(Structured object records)

--- Start ---

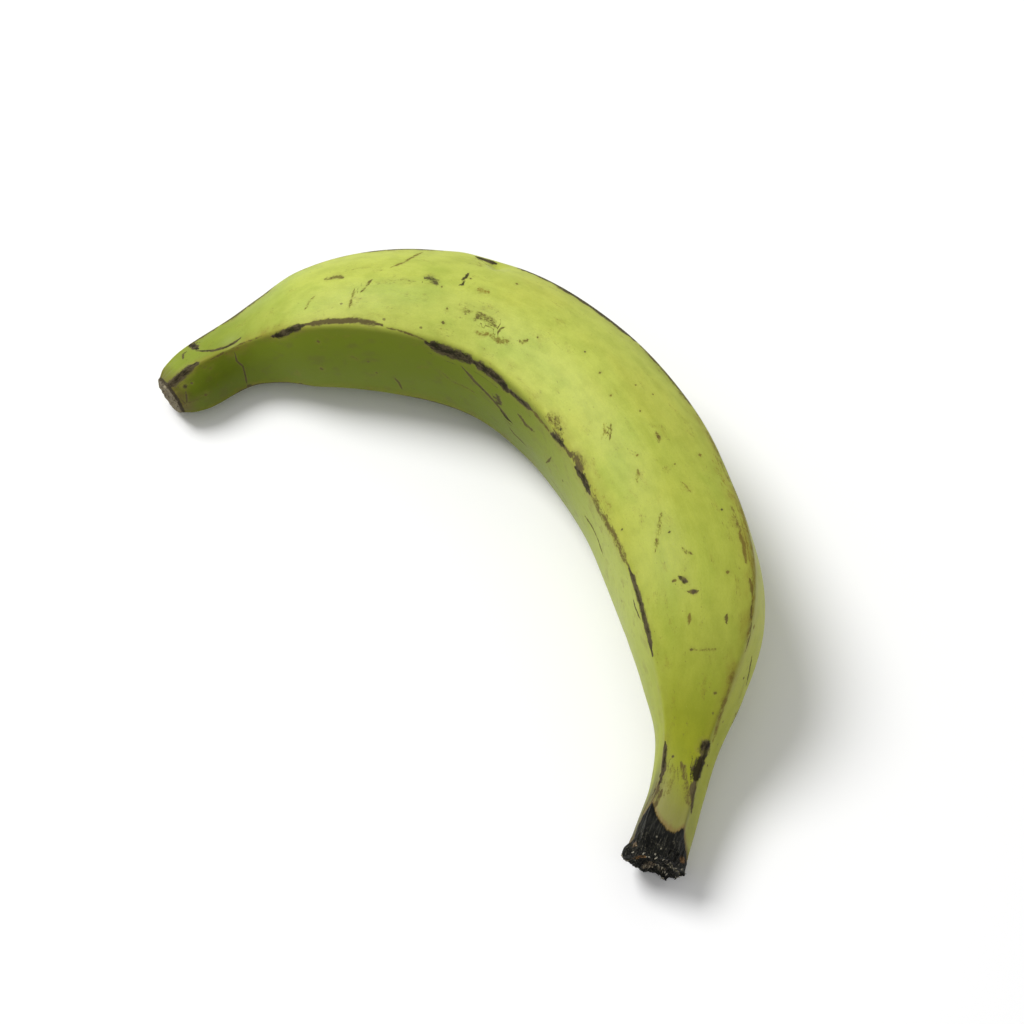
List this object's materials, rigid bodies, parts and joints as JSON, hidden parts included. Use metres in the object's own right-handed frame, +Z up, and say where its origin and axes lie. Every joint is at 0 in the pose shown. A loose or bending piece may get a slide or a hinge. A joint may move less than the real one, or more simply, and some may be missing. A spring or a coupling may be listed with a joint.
{
  "type": "plantain",
  "caption": "Whole green plantain lying on its side, bowed, with five soft ridges, a blunt blossom tip and a cut stalk.",
  "frame": {"origin": "on the surface that the fruit lies on, under the middle of its box", "axes": "+X from the blossom tip to the cut stalk, +Y towards the outside of the bow, +Z up from the surface it lies on"},
  "size_m": [0.2299, 0.1101, 0.0484],
  "materials": {
    "peel": "waxy satin"
  },
  "bodies": {
    "root": {"plantain": "peel"}
  },
  "joints": []
}
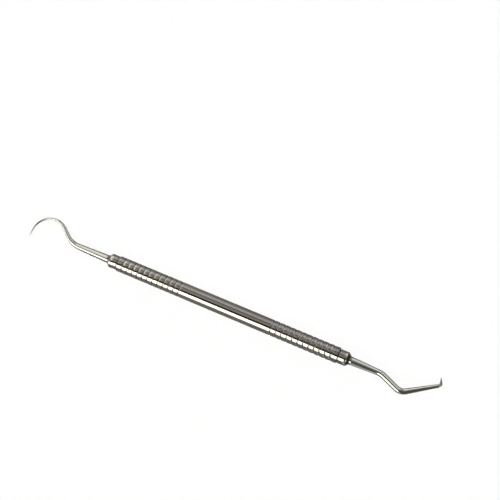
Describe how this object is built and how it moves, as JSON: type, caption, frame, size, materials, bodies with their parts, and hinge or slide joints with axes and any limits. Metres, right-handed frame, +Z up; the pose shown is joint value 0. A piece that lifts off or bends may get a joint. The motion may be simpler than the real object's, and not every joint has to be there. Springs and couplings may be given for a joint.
{
  "type": "double-ended dental explorer",
  "caption": "Slim dental hand explorer: round ring-grooved steel handle with a shepherd's-hook point at one end and an angled shank with a short right-angled point at the other.",
  "frame": {"origin": "middle of the instrument's outline on the surface that it lies on", "axes": "+X runs down the handle to the angled end, the hook end is at -X, +Z is up from the surface that the instrument lies on, and both points lean towards it"},
  "size_m": [0.1678, 0.0104, 0.006],
  "materials": {
    "handle_steel": "polished",
    "ferrule_steel": "polished",
    "tip_steel": "polished"
  },
  "bodies": {
    "root": {"handle_tube": "handle_steel", "hook_end_ferrule": "ferrule_steel", "angled_end_ferrule": "ferrule_steel", "hook_working_end": "tip_steel", "angled_working_end": "tip_steel"}
  },
  "joints": []
}
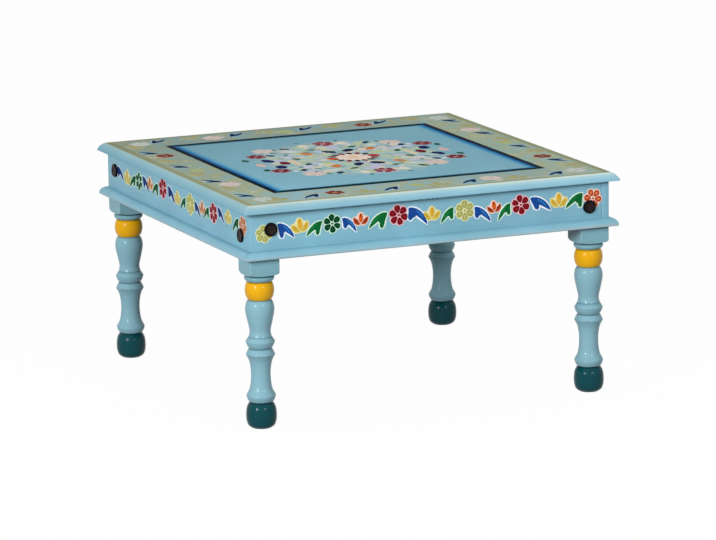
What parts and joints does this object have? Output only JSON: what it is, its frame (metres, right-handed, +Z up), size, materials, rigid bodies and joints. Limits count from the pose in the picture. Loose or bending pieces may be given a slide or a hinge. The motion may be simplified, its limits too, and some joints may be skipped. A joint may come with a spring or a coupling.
{
  "type": "low table",
  "caption": "Low square bajot table with a moulded, painted top, a deep bolted apron with a quarter-round base moulding, and short turned legs.",
  "frame": {"origin": "on the floor, under the middle of the top", "axes": "+Z up, -Y to the front face, +X to the right as seen from the front"},
  "size_m": [0.6, 0.6, 0.333],
  "materials": {
    "aqua_paint": "satin pale aqua-blue oil paint over solid wood, with hand-painted flowers",
    "bare_wood": "sawn and planed, unpainted",
    "blackened_steel": "blackened, satin",
    "plated_steel": "zinc plated"
  },
  "bodies": {
    "root": {"top_board": "aqua_paint", "apron_front": "aqua_paint", "moulding_front": "aqua_paint", "cleat_front": "bare_wood", "cleat_screw_front_1": "plated_steel", "cleat_screw_front_2": "plated_steel", "apron_right": "aqua_paint", "moulding_right": "aqua_paint", "cleat_right": "bare_wood", "cleat_screw_right_1": "plated_steel", "cleat_screw_right_2": "plated_steel", "apron_back": "aqua_paint", "moulding_back": "aqua_paint", "cleat_back": "bare_wood", "cleat_screw_back_1": "plated_steel", "cleat_screw_back_2": "plated_steel", "apron_left": "aqua_paint", "moulding_left": "aqua_paint", "cleat_left": "bare_wood", "cleat_screw_left_1": "plated_steel", "cleat_screw_left_2": "plated_steel", "leg_front_left": "aqua_paint", "bolt_front_left_upper": "blackened_steel", "washer_front_left_upper": "plated_steel", "nut_front_left_upper": "plated_steel", "bolt_front_left_lower": "blackened_steel", "washer_front_left_lower": "plated_steel", "nut_front_left_lower": "plated_steel", "leg_front_right": "aqua_paint", "bolt_front_right_upper": "blackened_steel", "washer_front_right_upper": "plated_steel", "nut_front_right_upper": "plated_steel", "bolt_front_right_lower": "blackened_steel", "washer_front_right_lower": "plated_steel", "nut_front_right_lower": "plated_steel", "leg_back_right": "aqua_paint", "bolt_back_right_upper": "blackened_steel", "washer_back_right_upper": "plated_steel", "nut_back_right_upper": "plated_steel", "bolt_back_right_lower": "blackened_steel", "washer_back_right_lower": "plated_steel", "nut_back_right_lower": "plated_steel", "leg_back_left": "aqua_paint", "bolt_back_left_upper": "blackened_steel", "washer_back_left_upper": "plated_steel", "nut_back_left_upper": "plated_steel", "bolt_back_left_lower": "blackened_steel", "washer_back_left_lower": "plated_steel", "nut_back_left_lower": "plated_steel", "batten_left": "bare_wood", "batten_screw_left_1": "plated_steel", "batten_screw_left_2": "plated_steel", "batten_right": "bare_wood", "batten_screw_right_1": "plated_steel", "batten_screw_right_2": "plated_steel"}
  },
  "joints": []
}
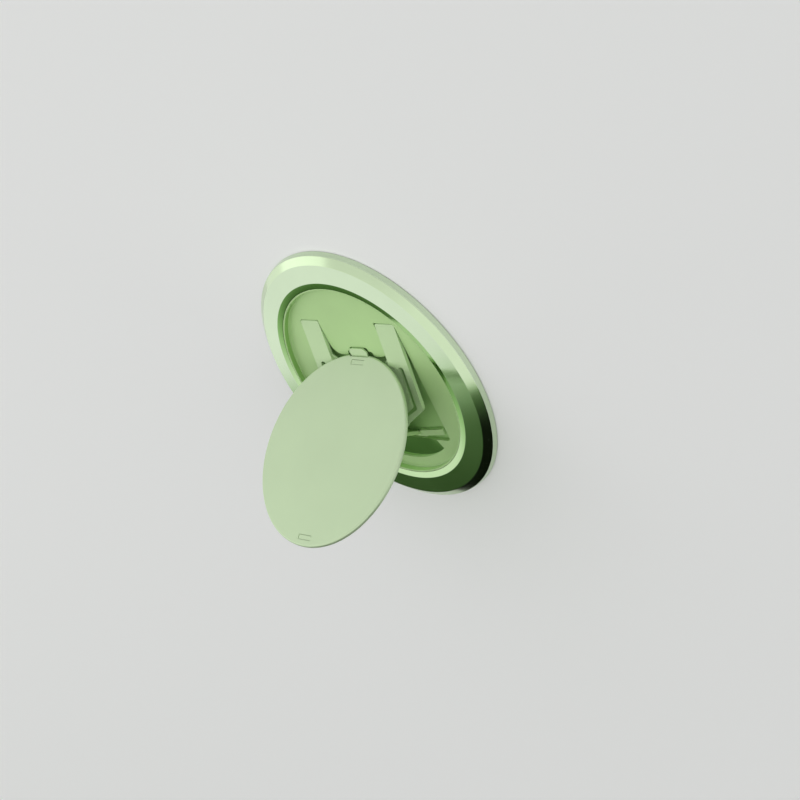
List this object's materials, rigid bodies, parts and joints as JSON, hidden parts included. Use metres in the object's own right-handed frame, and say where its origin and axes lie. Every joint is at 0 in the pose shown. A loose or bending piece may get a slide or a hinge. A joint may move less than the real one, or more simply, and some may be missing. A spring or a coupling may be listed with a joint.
{
  "type": "phone grip",
  "caption": "Round magnetic phone grip: a low base ring around a flat tray, and a disc that folds out on a link and leans on a sprung latch frame.",
  "frame": {"origin": "centre of the base's underside", "axes": "+Z out of the base, +Y from the link's hinge towards the latch frame's hinge, +X along the hinges"},
  "size_m": [0.058, 0.058, 0.033],
  "materials": {
    "ring": "satin",
    "tray": "satin",
    "cover": "matte",
    "pad": "matte",
    "shield": "satin",
    "magnet": "satin",
    "frame": "satin",
    "rail": "satin",
    "link": "satin",
    "pin": "polished",
    "disc": "satin",
    "disc_back": "satin"
  },
  "bodies": {
    "base": {"bezel_ring": "ring", "tray": "tray", "back_cover": "cover", "friction_pad": "pad", "shield_ring": "shield", "magnet_01": "magnet", "magnet_02": "magnet", "magnet_03": "magnet", "magnet_04": "magnet", "magnet_05": "magnet", "magnet_06": "magnet", "magnet_07": "magnet", "magnet_08": "magnet", "magnet_09": "magnet", "magnet_10": "magnet", "magnet_11": "magnet", "magnet_12": "magnet", "magnet_13": "magnet", "magnet_14": "magnet", "magnet_15": "magnet", "magnet_16": "magnet", "magnet_17": "magnet", "magnet_18": "magnet", "frame_pin_left": "pin", "frame_pin_right": "pin", "hinge_rail": "rail", "link_pin": "pin"},
    "link": {"support_link": "link"},
    "disc": {"disc_cover": "disc", "disc_back": "disc_back", "disc_pin": "pin"},
    "frame": {"latch_frame": "frame"}
  },
  "joints": [
    {"name": "link_fold", "type": "hinge", "parent": "base", "child": "link", "pos_m": [0, -0.01295, 0.00065], "axis": [-1, 0, 0], "range_deg": [0, 58.49]},
    {"name": "disc_fold", "type": "hinge", "parent": "link", "child": "disc", "pos_m": [0, -0.00478, 0.01398], "axis": [1, 0, 0], "range_deg": [0, 114.1]},
    {"name": "frame_press", "type": "hinge", "parent": "base", "child": "frame", "pos_m": [0, 0.013, 0.00065], "axis": [1, 0, 0], "range_deg": [0, 8.2]}
  ],
  "couplings": [
    {"joint": "disc_fold", "follows": "link_fold", "ratio": 1.9504},
    {"joint": "frame_press", "follows": "link_fold", "ratio": 0.14018}
  ]
}
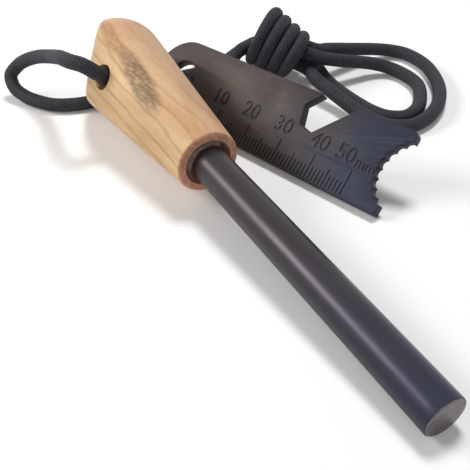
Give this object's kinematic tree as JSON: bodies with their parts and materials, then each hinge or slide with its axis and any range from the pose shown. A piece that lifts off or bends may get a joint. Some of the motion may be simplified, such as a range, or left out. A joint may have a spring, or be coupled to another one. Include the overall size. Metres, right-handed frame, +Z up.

--- End ---

What to work on – Write the data back out verbatim.

Expected answer –
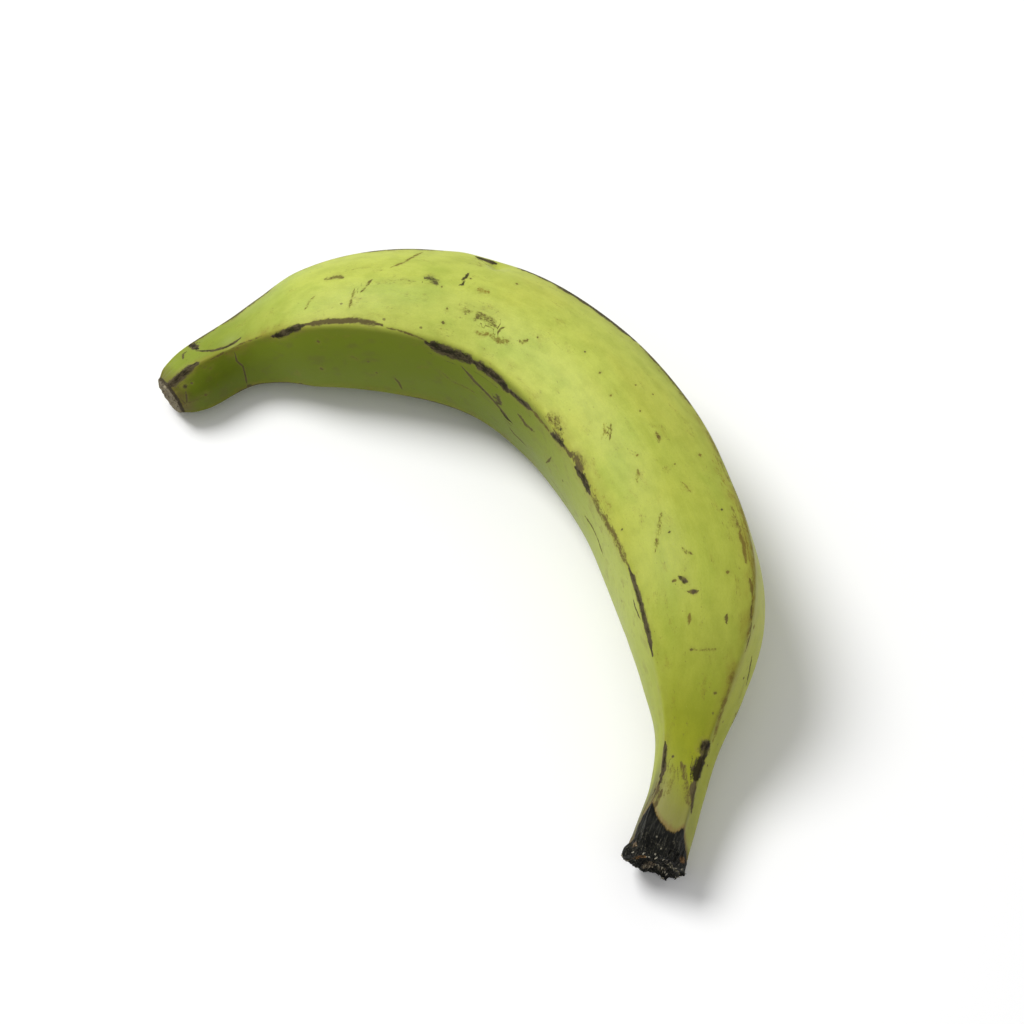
List this object's materials, rigid bodies, parts and joints as JSON, hidden parts included. Use metres in the object's own right-handed frame, +Z up, and say where its origin and axes lie. Every joint is at 0 in the pose shown. A loose or bending piece may get a slide or a hinge. A joint may move less than the real one, or more simply, and some may be missing. A spring or a coupling may be listed with a joint.
{
  "type": "plantain",
  "caption": "Whole green plantain lying on its side, bowed, with five soft ridges, a blunt blossom tip and a cut stalk.",
  "frame": {"origin": "on the surface that the fruit lies on, under the middle of its box", "axes": "+X from the blossom tip to the cut stalk, +Y towards the outside of the bow, +Z up from the surface it lies on"},
  "size_m": [0.2299, 0.1101, 0.0484],
  "materials": {
    "peel": "waxy satin"
  },
  "bodies": {
    "root": {"plantain": "peel"}
  },
  "joints": []
}
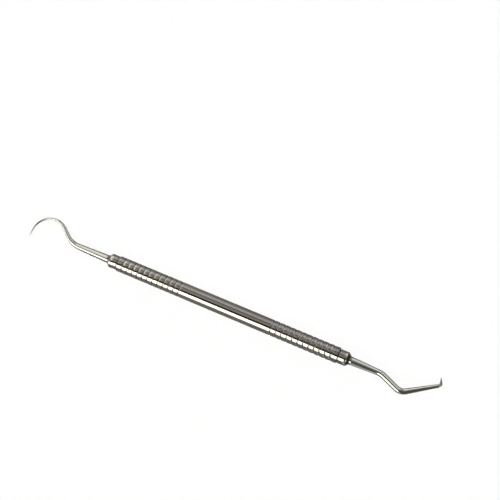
Describe how this object is built and how it moves, as JSON: type, caption, frame, size, materials, bodies with their parts, and hinge or slide joints with axes and any limits. Metres, right-handed frame, +Z up; the pose shown is joint value 0. A piece that lifts off or bends may get a joint. The motion may be simpler than the real object's, and not every joint has to be there. Springs and couplings may be given for a joint.
{
  "type": "double-ended dental explorer",
  "caption": "Slim dental hand explorer: round ring-grooved steel handle with a shepherd's-hook point at one end and an angled shank with a short right-angled point at the other.",
  "frame": {"origin": "middle of the instrument's outline on the surface that it lies on", "axes": "+X runs down the handle to the angled end, the hook end is at -X, +Z is up from the surface that the instrument lies on, and both points lean towards it"},
  "size_m": [0.1678, 0.0104, 0.006],
  "materials": {
    "handle_steel": "polished",
    "ferrule_steel": "polished",
    "tip_steel": "polished"
  },
  "bodies": {
    "root": {"handle_tube": "handle_steel", "hook_end_ferrule": "ferrule_steel", "angled_end_ferrule": "ferrule_steel", "hook_working_end": "tip_steel", "angled_working_end": "tip_steel"}
  },
  "joints": []
}
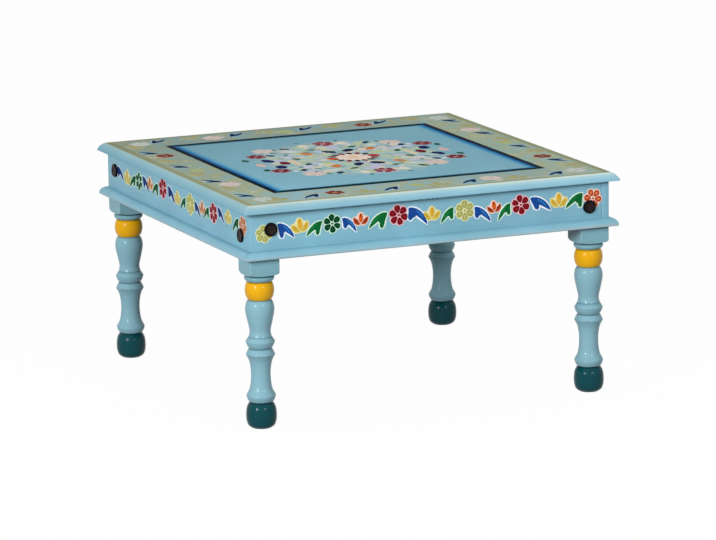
What parts and joints does this object have? Output only JSON: what it is, its frame (metres, right-handed, +Z up), size, materials, rigid bodies and joints. Limits count from the pose in the picture. Loose or bending pieces may be given a slide or a hinge. The motion may be simplified, its limits too, and some joints may be skipped. A joint may come with a spring or a coupling.
{
  "type": "low table",
  "caption": "Low square bajot table with a moulded, painted top, a deep bolted apron with a quarter-round base moulding, and short turned legs.",
  "frame": {"origin": "on the floor, under the middle of the top", "axes": "+Z up, -Y to the front face, +X to the right as seen from the front"},
  "size_m": [0.6, 0.6, 0.333],
  "materials": {
    "aqua_paint": "satin pale aqua-blue oil paint over solid wood, with hand-painted flowers",
    "bare_wood": "sawn and planed, unpainted",
    "blackened_steel": "blackened, satin",
    "plated_steel": "zinc plated"
  },
  "bodies": {
    "root": {"top_board": "aqua_paint", "apron_front": "aqua_paint", "moulding_front": "aqua_paint", "cleat_front": "bare_wood", "cleat_screw_front_1": "plated_steel", "cleat_screw_front_2": "plated_steel", "apron_right": "aqua_paint", "moulding_right": "aqua_paint", "cleat_right": "bare_wood", "cleat_screw_right_1": "plated_steel", "cleat_screw_right_2": "plated_steel", "apron_back": "aqua_paint", "moulding_back": "aqua_paint", "cleat_back": "bare_wood", "cleat_screw_back_1": "plated_steel", "cleat_screw_back_2": "plated_steel", "apron_left": "aqua_paint", "moulding_left": "aqua_paint", "cleat_left": "bare_wood", "cleat_screw_left_1": "plated_steel", "cleat_screw_left_2": "plated_steel", "leg_front_left": "aqua_paint", "bolt_front_left_upper": "blackened_steel", "washer_front_left_upper": "plated_steel", "nut_front_left_upper": "plated_steel", "bolt_front_left_lower": "blackened_steel", "washer_front_left_lower": "plated_steel", "nut_front_left_lower": "plated_steel", "leg_front_right": "aqua_paint", "bolt_front_right_upper": "blackened_steel", "washer_front_right_upper": "plated_steel", "nut_front_right_upper": "plated_steel", "bolt_front_right_lower": "blackened_steel", "washer_front_right_lower": "plated_steel", "nut_front_right_lower": "plated_steel", "leg_back_right": "aqua_paint", "bolt_back_right_upper": "blackened_steel", "washer_back_right_upper": "plated_steel", "nut_back_right_upper": "plated_steel", "bolt_back_right_lower": "blackened_steel", "washer_back_right_lower": "plated_steel", "nut_back_right_lower": "plated_steel", "leg_back_left": "aqua_paint", "bolt_back_left_upper": "blackened_steel", "washer_back_left_upper": "plated_steel", "nut_back_left_upper": "plated_steel", "bolt_back_left_lower": "blackened_steel", "washer_back_left_lower": "plated_steel", "nut_back_left_lower": "plated_steel", "batten_left": "bare_wood", "batten_screw_left_1": "plated_steel", "batten_screw_left_2": "plated_steel", "batten_right": "bare_wood", "batten_screw_right_1": "plated_steel", "batten_screw_right_2": "plated_steel"}
  },
  "joints": []
}
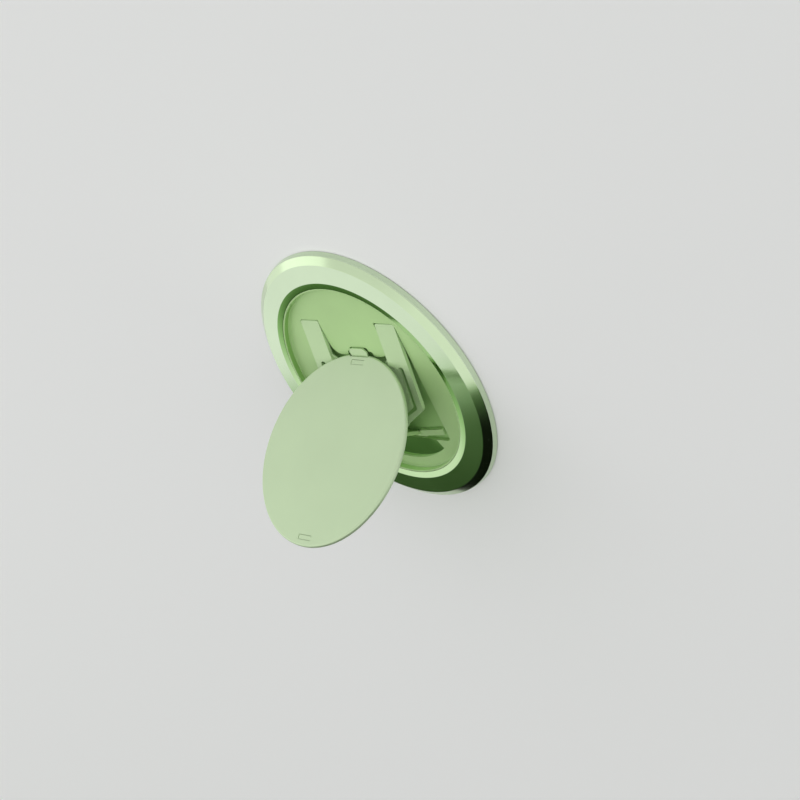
List this object's materials, rigid bodies, parts and joints as JSON, hidden parts included. Use metres in the object's own right-handed frame, and say where its origin and axes lie. Every joint is at 0 in the pose shown. A loose or bending piece may get a slide or a hinge. A joint may move less than the real one, or more simply, and some may be missing. A spring or a coupling may be listed with a joint.
{
  "type": "phone grip",
  "caption": "Round magnetic phone grip: a low base ring around a flat tray, and a disc that folds out on a link and leans on a sprung latch frame.",
  "frame": {"origin": "centre of the base's underside", "axes": "+Z out of the base, +Y from the link's hinge towards the latch frame's hinge, +X along the hinges"},
  "size_m": [0.058, 0.058, 0.033],
  "materials": {
    "ring": "satin",
    "tray": "satin",
    "cover": "matte",
    "pad": "matte",
    "shield": "satin",
    "magnet": "satin",
    "frame": "satin",
    "rail": "satin",
    "link": "satin",
    "pin": "polished",
    "disc": "satin",
    "disc_back": "satin"
  },
  "bodies": {
    "base": {"bezel_ring": "ring", "tray": "tray", "back_cover": "cover", "friction_pad": "pad", "shield_ring": "shield", "magnet_01": "magnet", "magnet_02": "magnet", "magnet_03": "magnet", "magnet_04": "magnet", "magnet_05": "magnet", "magnet_06": "magnet", "magnet_07": "magnet", "magnet_08": "magnet", "magnet_09": "magnet", "magnet_10": "magnet", "magnet_11": "magnet", "magnet_12": "magnet", "magnet_13": "magnet", "magnet_14": "magnet", "magnet_15": "magnet", "magnet_16": "magnet", "magnet_17": "magnet", "magnet_18": "magnet", "frame_pin_left": "pin", "frame_pin_right": "pin", "hinge_rail": "rail", "link_pin": "pin"},
    "link": {"support_link": "link"},
    "disc": {"disc_cover": "disc", "disc_back": "disc_back", "disc_pin": "pin"},
    "frame": {"latch_frame": "frame"}
  },
  "joints": [
    {"name": "link_fold", "type": "hinge", "parent": "base", "child": "link", "pos_m": [0, -0.01295, 0.00065], "axis": [-1, 0, 0], "range_deg": [0, 58.49]},
    {"name": "disc_fold", "type": "hinge", "parent": "link", "child": "disc", "pos_m": [0, -0.00478, 0.01398], "axis": [1, 0, 0], "range_deg": [0, 114.1]},
    {"name": "frame_press", "type": "hinge", "parent": "base", "child": "frame", "pos_m": [0, 0.013, 0.00065], "axis": [1, 0, 0], "range_deg": [0, 8.2]}
  ],
  "couplings": [
    {"joint": "disc_fold", "follows": "link_fold", "ratio": 1.9504},
    {"joint": "frame_press", "follows": "link_fold", "ratio": 0.14018}
  ]
}
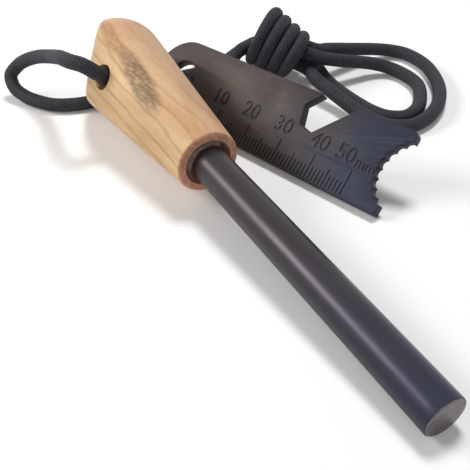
Give this object's kinematic tree as JSON: bodies with their parts and materials, then each hinge or slide with its axis and any range from the pose shown. A piece that lifts off or bends may get a joint. Some of the motion may be simplified, such as a range, or left out. A joint may have a spring, or be coupled to another one. Include the overall size. Metres, right-handed frame, +Z up.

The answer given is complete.